Ehud Barak and Rahm Emanuel in Chicago Ill-assorted figures this week
cited 2013 as the year in which the United States was expected to go to
war on Iran.
Among them was Iran’s atomic commission director Fereydoun
Abbasi-Davani, former US ambassador to Israel Martin Indyk, and players
in the US-Iranian war game staged at the Saban Center for Middle East
Policy in Washington, whose heads are close to US President Obama and
Secretary of State Hillary Clinton.
This apparent US-Iranian concord was unusual but not fortuitous, say DEBKAfile analysts.
On the part of Washington, it had a distinct purpose, which was to
demonstrate to Israeli Prime Minister Binyamin Netanyahu that an Israeli
attack before the US presidential election would be superfluous.

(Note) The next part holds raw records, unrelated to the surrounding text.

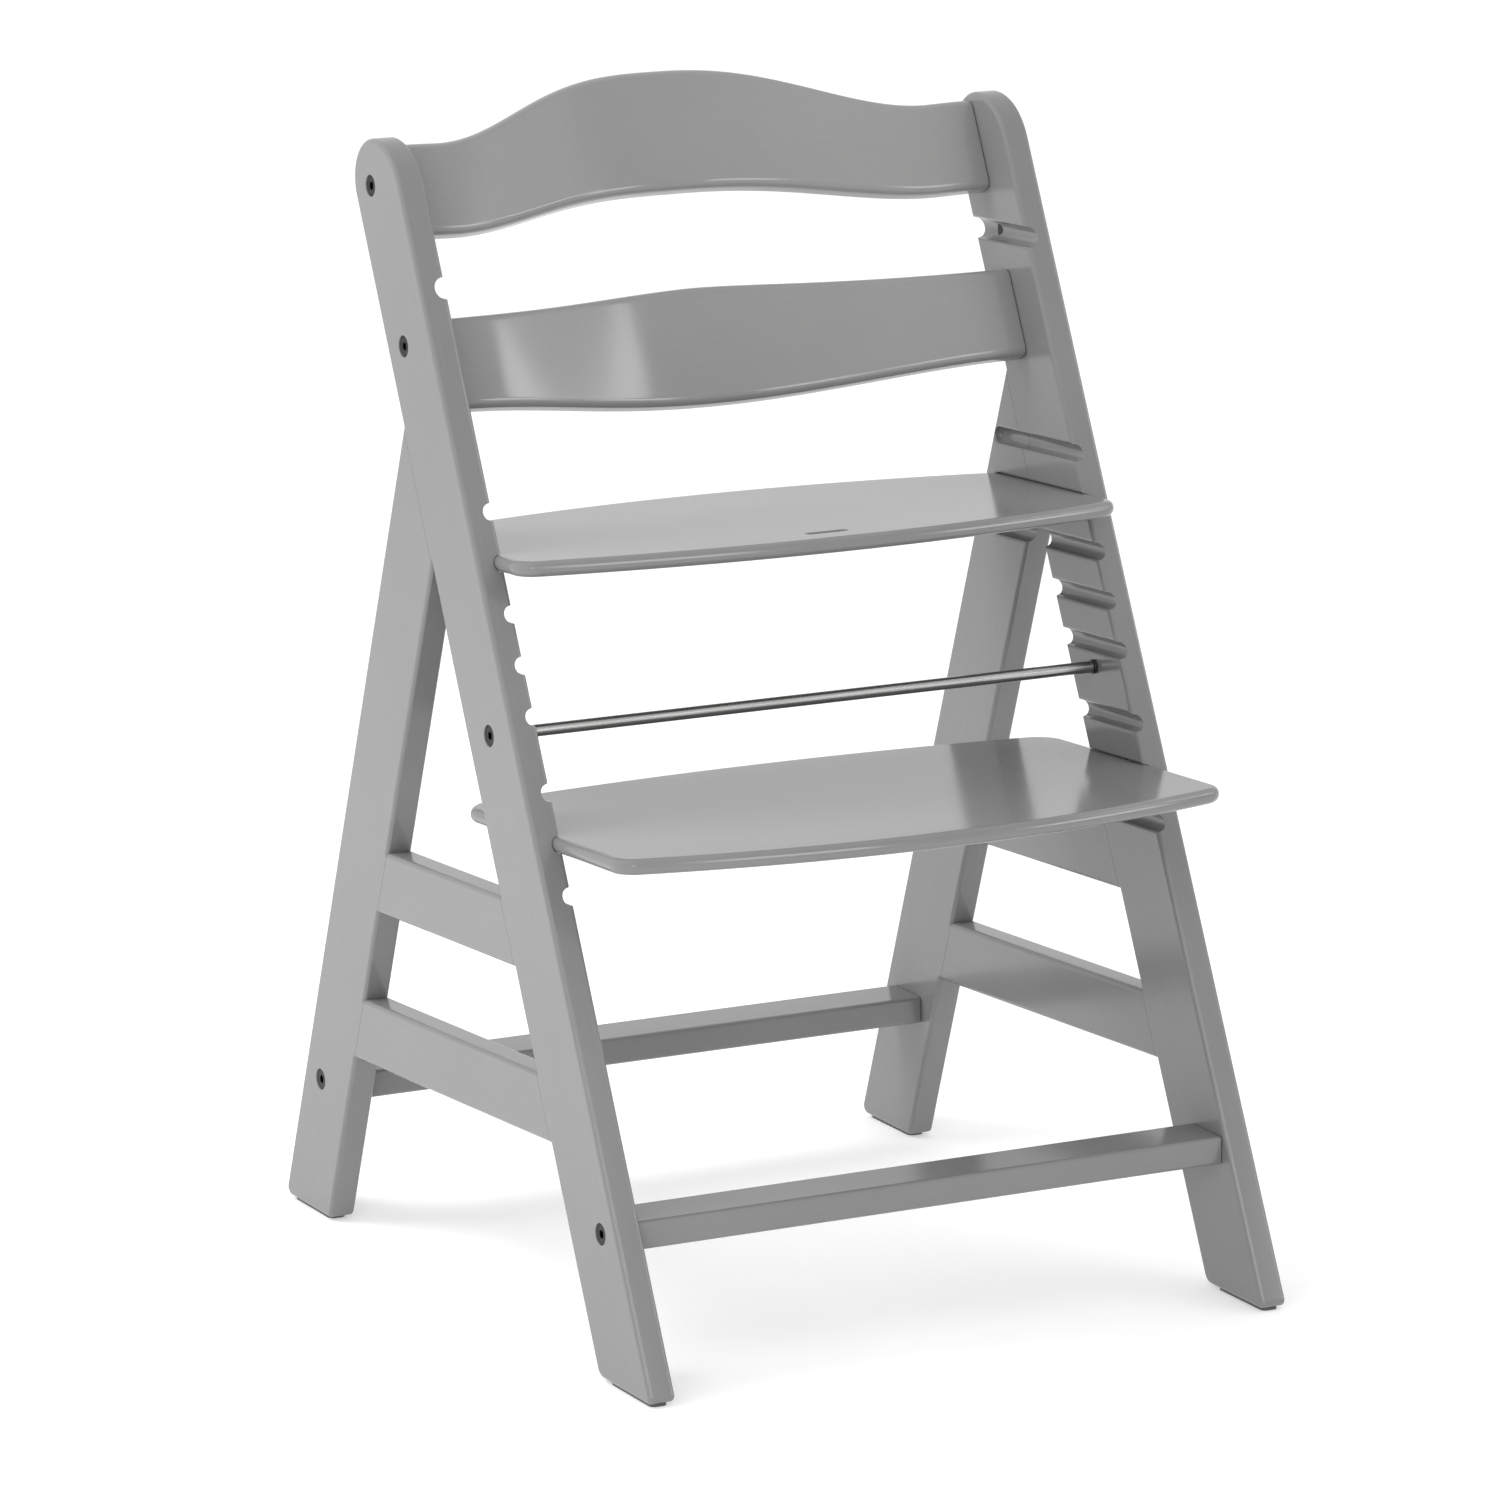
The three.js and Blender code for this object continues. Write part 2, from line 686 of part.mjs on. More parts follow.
function rectangle(middleY, sizeX, sizeY, round) {
  return shapeOf([
    [-sizeX / 2, middleY - sizeY / 2, round],
    [sizeX / 2, middleY - sizeY / 2, round],
    [sizeX / 2, middleY + sizeY / 2, round],
    [-sizeX / 2, middleY + sizeY / 2, round],
  ]);
}

const strapCutter = new THREE.ExtrudeGeometry(
  rectangle(strapSlot.y, strapSlot.length, strapSlot.width, strapSlot.round),
  { depth: 4 * boardThickness, bevelEnabled: false },
).translate(0, 0, -2 * boardThickness);

const seatBoard = buildBoard(boardOutline(seatEdges)).subtract(toSolid(strapCutter));
addPart("seat_board", layInGroove(seatBoard, seatGroove), boardLacquer);

const footBoard = buildBoard(boardOutline(footEdges));
addPart("foot_board", layInGroove(footBoard, footGroove), boardLacquer);

// ---------------------------------------------------------------- glides

function addGlide(name, middleY) {
  const pad = new THREE.ExtrudeGeometry(rectangle(0, glideWidth, glideLength, glideRound), {
    depth: glideHeight,
    bevelEnabled: false,
  });
  addPair(name, pad.translate(outerX - sideThickness / 2, middleY, -lift), greyPlastic);
}

addGlide("front_glide", -footDepth / 2 + frontGlideInset);
addGlide("rear_glide", footDepth / 2 - rearGlideInset);

export default chair;
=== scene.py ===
"""Baby high chair: lacquered side frames, curved backrests, crossbars, a tie rod and two boards.

Lengths in the shape code are millimetres above the bottom of the wood, until a mesh is made; the
meshes are then raised onto the glides. +X is the right side frame, -Y is the front, +Z is up.
The level of a rail is its height at Y = 0, and the level of a groove or a board is its height at
the front edge of the posts. Both fall towards the back by FALL.
"""

import math

import bmesh
import bpy
from mathutils import Matrix, Vector

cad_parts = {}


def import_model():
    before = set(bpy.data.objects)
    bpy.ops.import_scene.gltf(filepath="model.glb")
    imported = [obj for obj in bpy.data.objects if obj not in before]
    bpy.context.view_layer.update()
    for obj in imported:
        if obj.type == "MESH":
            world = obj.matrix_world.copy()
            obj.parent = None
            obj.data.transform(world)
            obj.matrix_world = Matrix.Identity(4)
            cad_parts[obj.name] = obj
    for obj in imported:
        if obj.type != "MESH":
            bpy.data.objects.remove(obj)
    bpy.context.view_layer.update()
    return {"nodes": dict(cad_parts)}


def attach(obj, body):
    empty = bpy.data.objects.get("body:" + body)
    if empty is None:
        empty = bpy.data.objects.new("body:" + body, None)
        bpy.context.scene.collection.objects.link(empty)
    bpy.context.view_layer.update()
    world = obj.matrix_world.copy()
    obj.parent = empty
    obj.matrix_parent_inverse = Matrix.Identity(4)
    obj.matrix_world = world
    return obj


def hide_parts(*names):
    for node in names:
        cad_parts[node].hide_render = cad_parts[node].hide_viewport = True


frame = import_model()
scene = bpy.context.scene

# ---------------------------------------------------------------- dimensions of the chair

MM = 0.001
GAP = 0.3  # between pieces that touch, and around everything that sits in a hole
LIFT = 2.3  # the height of the glides under the wood

OUTER_X = 235.0
INNER_X = 216.0
EDGE_ROUND = 3.0

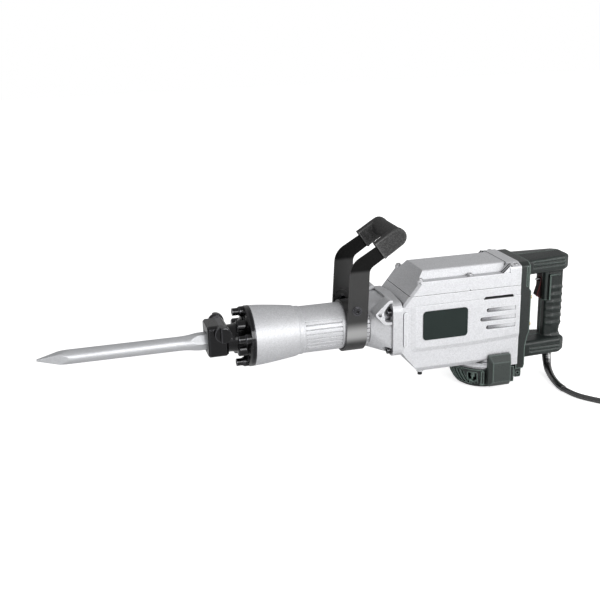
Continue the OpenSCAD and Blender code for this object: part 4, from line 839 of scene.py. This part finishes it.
# %% Spring washers under the bolts
washer = Recipe("split washer", "Ring radius", "Wire", "Rise")
arc_sizes = {"Resolution": 32, "Radius": washer.given("Ring radius"), "Sweep Angle": math.radians(340)}
arc = washer.node("GeometryNodeCurveArc", {"mode": "RADIUS"}, arc_sizes)
part_way = washer.node("GeometryNodeSplineParameter")
lift = washer.node("ShaderNodeCombineXYZ", None, {"Z": part_way * washer.given("Rise")})
rising = washer.node("GeometryNodeSetPosition", None, {"Geometry": arc, "Offset": lift})
square_sizes = {"Width": washer.given("Wire"), "Height": washer.given("Wire")}
square = washer.node("GeometryNodeCurvePrimitiveQuadrilateral", {"mode": "RECTANGLE"}, square_sizes)
wire_ring = {"Curve": rising, "Profile Curve": square, "Fill Caps": True}
split_ring = washer.node("GeometryNodeCurveToMesh", None, wire_ring)
seats = {"Points": washer.given("Geometry"), "Instance": split_ring, "Rotation": (0, -math.pi / 2, 0)}
on_seats = washer.node("GeometryNodeInstanceOnPoints", None, seats)
any_turn = {2: 0.0, 3: 2 * math.pi, "Seed": 5}
gap_turn = washer.node("FunctionNodeRandomValue", {"data_type": "FLOAT"}, any_turn, 1)
turn = washer.node("ShaderNodeCombineXYZ", None, {"Z": gap_turn})
turned_rings = washer.node("GeometryNodeRotateInstances", None, {"Instances": on_seats, "Rotation": turn})
washer.close(turned_rings, finishes["black_screw"])

AXIS_HEIGHT = 0.152
HOLDER_SEAT_X, HOLDER_BOLT_CIRCLE, FIRST_BOLT = -0.4999, 0.048, math.radians(-13)
CASE_SEAT_X, CASE_SEAT_YZ = -0.2199, ((0.057, 0.186), (0.055, 0.109))
holder_seats = []
for quarter in range(4):
    angle = FIRST_BOLT + quarter * math.pi / 2
    across = -HOLDER_BOLT_CIRCLE * math.sin(angle)
    holder_seats.append((HOLDER_SEAT_X, across, AXIS_HEIGHT + HOLDER_BOLT_CIRCLE * math.cos(angle)))
case_seats = [(CASE_SEAT_X, y * side, z) for y, z in CASE_SEAT_YZ for side in (-1, 1)]
holder_washers = path_piece("holder_washers", holder_seats, joined=False)
washer.run(holder_washers, **{"Ring radius": 0.0076, "Wire": 0.0019, "Rise": 0.0007})
case_washers = path_piece("case_washers", case_seats, joined=False)
washer.run(case_washers, **{"Ring radius": 0.0067, "Wire": 0.0016, "Rise": 0.0006})
for piece in (holder_washers, case_washers):
    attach(piece, "frame")
    print(piece.name, len(piece.data.polygons), "faces")

# %% [markdown]
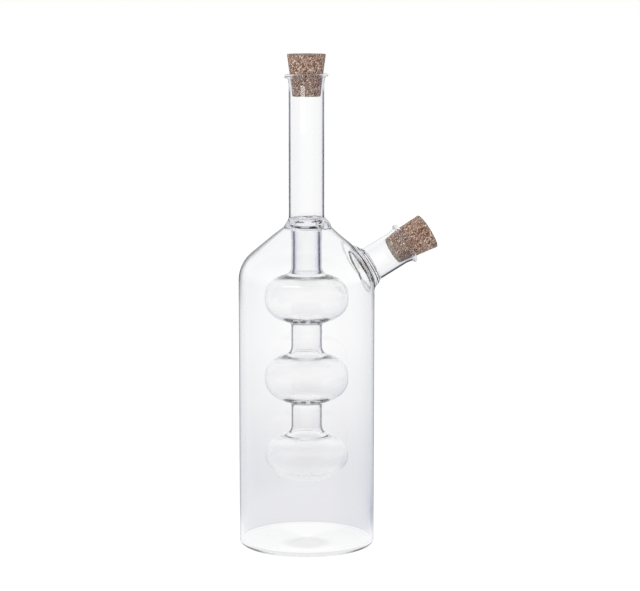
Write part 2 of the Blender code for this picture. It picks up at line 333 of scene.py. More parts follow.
def bulb_arc(radius, centre, closed, steps=40):
    """One bulb's outline from its top down: a superellipse that begins at the stem, and may close below."""
    start = math.acos(min(1, (STEM_RADIUS / radius) ** (BULB_SQUARENESS / 2)))
    end = -math.pi / 2 if closed else -start
    points = []
    for step in range(steps + 1):
        angle = start + (end - start) * step / steps
        power = 2 / (BOTTOM_SQUARENESS if closed and angle < 0 else BULB_SQUARENESS)
        across = abs(math.cos(angle)) ** power * radius
        up = abs(math.sin(angle)) ** power * BULB_HALF_HEIGHT
        points.append((across, centre + math.copysign(up, angle)))
    if closed:
        points[-1] = (0.0, centre - BULB_HALF_HEIGHT)
    return points


def bridged(path, place, before, after, steps=14):
    """The path with a smooth bridge over its corner at place, from before to after it along the path."""
    path = np.asarray(path, float)
    along = path_lengths(path)
    middle = along[np.argmin(np.linalg.norm(path - place, axis=1))]

    def at(length):
        return np.array([np.interp(length, along, path[:, 0]), np.interp(length, along, path[:, 1])])

    start, end = at(middle - before), at(middle + after)
    handle = 0.4 * np.linalg.norm(end - start)
    leaving = start - at(middle - before - 0.4)
    arriving = at(middle + after + 0.4) - end
    first = start + leaving / np.linalg.norm(leaving) * handle
    second = end - arriving / np.linalg.norm(arriving) * handle
    t = np.linspace(0, 1, steps)[:, None]
    curve = (1 - t) ** 3 * start + 3 * (1 - t) ** 2 * t * first + 3 * (1 - t) * t**2 * second + t**3 * end
    return np.concatenate([path[along < middle - before - 1e-6], curve, path[along > middle + after + 1e-6]])


def vessel_path(size):
    """The inner vessel's outside from the stem's top down to the lowest bulb's bottom, with flared joints."""
    path, joints = [(STEM_RADIUS, size.seal_foot)], []
    for number, centre in enumerate(size.centres):
        lowest = number == len(size.centres) - 1
        arc = bulb_arc(size.bulb_radius, centre, lowest)
        joints.append((arc[0], *TOP_FLARE))
        if not lowest:
            joints.append((arc[-1], *BOTTOM_FLARE[::-1]))
        path += arc
    path = dense(path, 0.5)
    for place, before, after in joints:
        path = bridged(path, place, before, after)
    return path


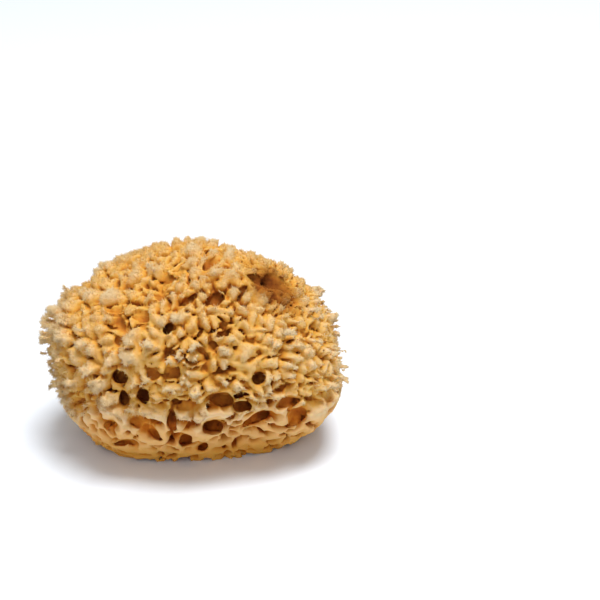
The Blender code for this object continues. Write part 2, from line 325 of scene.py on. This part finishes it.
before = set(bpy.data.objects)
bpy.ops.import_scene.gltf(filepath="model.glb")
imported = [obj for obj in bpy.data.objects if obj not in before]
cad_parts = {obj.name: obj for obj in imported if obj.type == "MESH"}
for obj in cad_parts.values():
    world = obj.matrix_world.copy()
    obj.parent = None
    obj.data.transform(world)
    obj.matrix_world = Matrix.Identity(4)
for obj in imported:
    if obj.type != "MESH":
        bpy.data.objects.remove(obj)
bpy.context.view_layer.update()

The message was played out in the Saban institute’s war game: The
player representing Iran’s supreme leader Ayatollah Ali Khamenei said
the Americans are tired of the fight and they are led by a weak man with
no stomach for the struggle.
The script then proves him wrong: On July 6, 2013, Iranian agents
coming in from Venezuela blow up a hotel on the Caribbean island of
Aruba killing 137 people, many of them American holidaymakers including
nuclear physicists. It was clearly a revenge attack for the
assassination of Iranian nuclear scientists.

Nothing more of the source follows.